El sistema tributario argentino está saturado de impuestos. De una u otra manera, todos los ciudadanos lo sabemos. Ahora bien, nuestra sensación de agobio ante la siempre creciente carga impositiva tiene, como contraparte, un Estado que, además de ser un gastador compulsivo que no se detiene ante la falta de dinero, es un mal recaudador.
Algunos de los números que expone el tributarista César Litvin ilustran a la perfección el problema. Según el profesional, entre Nación, provincias y municipios hay más de 170 impuestos, pero sólo 11 de ellos constituyen cerca del 90% de la recaudación total que se alcanza en los tres niveles de gobierno. ¿Qué función cumple el resto, es decir la inmensa mayoría?
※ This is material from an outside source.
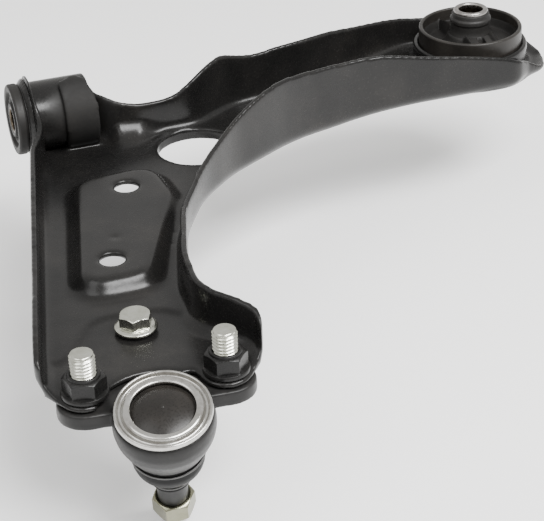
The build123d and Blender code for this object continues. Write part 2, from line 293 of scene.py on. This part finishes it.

Otro de sus ejemplos es que el 20% de los contribuyentes del régimen general concentra casi el 99% de la recaudación. El 1% restante lo aportan los 4 millones de monotributistas.
Como es lógico imaginar, estos datos sirven para formular un diagnóstico: el sistema impositivo, además de inequitativo, es un embrollo por la presencia de numerosos tributos innecesarios y distorsivos.
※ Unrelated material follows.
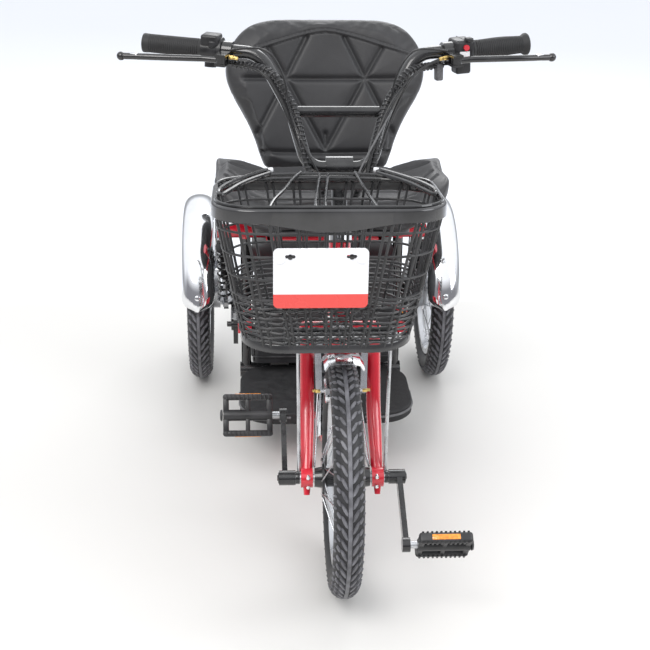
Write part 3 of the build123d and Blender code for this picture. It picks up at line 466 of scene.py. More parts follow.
def outline(points, closed=True, filled=False):
    """Ring of edges, or one face, through points in order."""
    deselect()
    bpy.ops.mesh.primitive_circle_add(vertices=len(points), radius=0.01,
                                      fill_type="NGON" if filled else "NOTHING")
    piece = bpy.context.object
    for vertex, point in zip(piece.data.vertices, points):
        vertex.co = point
    if not closed:
        edit(piece)
        bpy.ops.mesh.select_all(action="DESELECT")
        leave_edit()
        last = len(points) - 1
        for edge in piece.data.edges:
            edge.select = set(edge.vertices) == {0, last}
        bpy.ops.object.mode_set(mode="EDIT")
        bpy.ops.mesh.select_mode(type="EDGE")
        bpy.ops.mesh.delete(type="EDGE")
        bpy.ops.mesh.select_mode(type="VERT")
        leave_edit()
    return piece


def lathe(points, centre, steps=96, axis=(1, 0, 0), across=(0, 0, 1), closed=True, turn=2 * pi):
    """Spins an outline of (along the axis, radius) about the axis through the centre."""
    centre = Vector(centre)
    along = Vector(axis).normalized()
    out = Vector(across)
    out = (out - along * out.dot(along)).normalized()
    piece = outline([centre + along * a + out * r for a, r in points], closed)
    edit(piece)
    bpy.ops.mesh.spin(steps=steps, angle=turn, center=centre, axis=along)
    bpy.ops.mesh.select_all(action="SELECT")
    bpy.ops.mesh.remove_doubles(threshold=0.00001)
    bpy.ops.mesh.normals_make_consistent(inside=False)
    leave_edit()
    return piece


def wires(routes, radius, cyclic=False, smooth=False, sides=2, resolution=8):
    """Round wires along routes, straight between points or smooth past them."""
    deselect()
    bpy.ops.curve.primitive_bezier_curve_add()
    piece = bpy.context.object
    curve = piece.data
    curve.splines.clear()
    curve.dimensions = "3D"
    curve.bevel_depth = radius
    curve.bevel_resolution = sides
    curve.resolution_u = resolution
    curve.use_fill_caps = True
    for route in routes:
        spline = curve.splines.new("NURBS" if smooth else "POLY")
        spline.points.add(len(route) - 1)
        for knot, place in zip(spline.points, route):
            knot.co = (*place, 1)
        spline.use_cyclic_u = cyclic
        if smooth:
            spline.order_u = 3
            spline.use_endpoint_u = not cyclic
    take(piece)
    bpy.ops.object.convert(target="MESH")
    return bpy.context.object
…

Y ese es sólo el primer problema, al que hay que adicionar un Estado que recauda mal y que gasta pésimo. De allí la sentencia que se hizo célebre entre nosotros: le pagamos al Estado muchos impuestos, como si fuéramos un rico país escandinavo, pero recibimos de él servicios de mala calidad, como si fuéramos un pobre país africano.
Sin ir más lejos, a nivel internacional Argentina está entre los países que mayor tasa impositiva cobran a la renta empresaria. Si a ello se suman el estancamiento económico, una alta inflación, las recurrentes trabas tanto para importar como para exportar, la constante devaluación de la moneda y los controles de precios y otras medidas intervencionistas, se configura el pesado “costo argentino”, que se vuelve intolerable para muchas compañías internacionales, que entonces deciden irse del país.
En ese contexto, no son pocas las empresas nacionales que sobreviven a costa de frenar inversiones y de aceptar algún grado de participación en operaciones cuanto menos opacas que fomentan los gobiernos.
Por supuesto, urge una transformación radical del sistema impositivo actual, en un esquema claro, simple y efectivo que incentive las inversiones productivas, al mismo tiempo que una reformulación del Estado para tornarlo un administrador más eficiente y responsable. Esos cambios ayudarían a equilibrar la macroeconomía.
Pero nada de eso será posible mientras no tengamos una política de consensos. La Constitución de 1994 pautó una reforma de la coparticipación federal que aún no se llevó a cabo. Han pasado más de 25 años en los que el país se ha empobrecido. Ni siquiera esa triste realidad ha impulsado a la dirigencia política a sentarse a dialogar. Es hora de que reaccionen.